El atropello cometido con Cat Stevens hace años por las autoridades de inmigración del nuevo orden, es otra muestra de la paranoia que parece un componente del alma del mundo moderno sobre todo en Estados Unidos.
La historia del cine gringo es una extensa crónica de los terrores secretos de la nación admirable por tantas cosas. Norteamérica pelea con japoneses, alemanes, coreanos, rusos, filipinos. Y cuando faltan, el cine mantiene vivo el sentimiento de inseguridad con sus extraterrestres, invasiones de marcianos, el fríjol estrangulador de crecimiento vicioso que llega de un planeta vecino a invadir los hogares yanquis, o el ser prehistórico surgido de las podredumbres secretas del puritanismo que se mete por sus ventanas. Es el delirio de persecución de un gigante lleno de confusiones, incapaz de resolver el antiguo conflicto con el demonio bíblico.
Stevens, víctima de una retaliación mezquina, es un buen señor: cantante de éxito, renunció a una gloria gorda en la farándula moderna para abrazar la religión de los musulmanes. Y cambió su nombre por Yusuf. Esto lo resintieron los suspicaces como una traición a la civilización cristiana ignorando el eco evangélico de su pasaporte: así se llamó el padre de Jesús. No importa. Eso lo hizo sospechoso de pertenecer a una incierta organización terrorista. Pero el baladista, pacifista declarado, heredero de la filosofía de los jipis, no es el único occidental de nota que abrazó el Islam.

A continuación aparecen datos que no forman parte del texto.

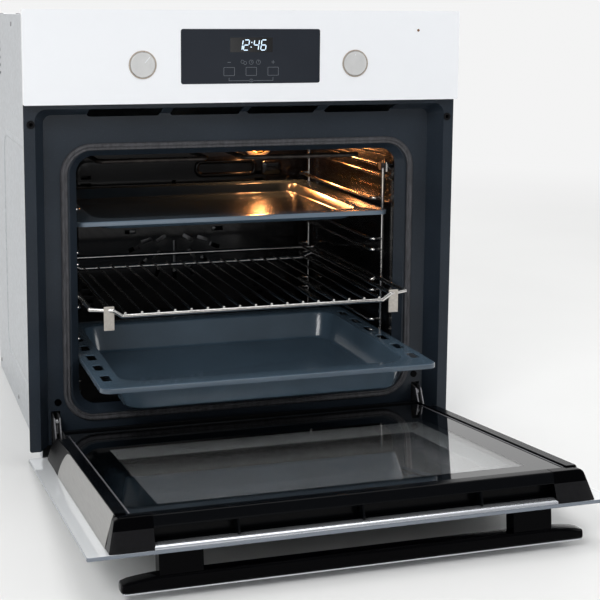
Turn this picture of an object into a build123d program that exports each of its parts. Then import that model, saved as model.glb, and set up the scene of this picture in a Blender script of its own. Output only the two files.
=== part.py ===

Cassius Clay en la cúspide de su carrera lo hizo en protesta contra la Guerra de Viet Nam, y por los derechos civiles, bajo el nombre simbólico de Mohamed Alí. Esto le costó al más hermoso de los campeones, al más sabio de los pesos pesados, que volaba como una mariposa y picaba como una avispa, juicios, prisión, y la pérdida de su corona ganada a trompadas en el cuadrilátero.
El astronauta Neil Armstrong optó también por la sumisión de Mahoma. Y pagó con la mala fama de desquiciado. Cuando a las policías inseguras las agarra la terronera, muchas veces confunden la independencia con el desequilibrio.
El capitán Richard F. Burton, uno de esos espías llenos de encantos espirituales de la Inglaterra imperial que agotaron el mundo en busca del nacimiento del Nilo o la cuna de las lenguas humanas, según sus biógrafos mantuvo en secreto sus prácticas en la mística sufí, refinamiento del islamismo, bajo la máscara de erudito. Fue intérprete del Ananga Ranga, el Kamasutra, el Jardín Perfumado y las Mil y Una Noches, tesoros del Islam, patrimonios de la humanidad.
Rene Guenon, escritor francés, intentó la síntesis de las ideas religiosas en una larga fila de obras. Indagó en las analogías del pensamiento religioso de occidente con el taoísmo y la mística del medio oriente. Y entregó su corazón a las mezquitas. No extraña en uno inclinado al estudio de esas nobles fantasías. En cambio, resulta increíble en Roger Garaudy. Pensador marxista, lúcido crítico del arte y la literatura y francés. Es estrambótica la vuelta de la conciencia de Mao a Mahoma.
La apostasía se asocia con el vértigo satánico, y la muerte del alma. Uno puede desentenderse de la religión natal, ensañarse en ella, cocear contra el aguijón: la altanería y la blasfemia siguen siendo formas de reconocimiento y veneración. Pero en el estado actual de cosas dan ganas de trasladar el alma con sus sueños al Islam. En protesta frente a los abusos del materialismo occidental contra el pueblo de las mezquitas y de Attar, el poeta.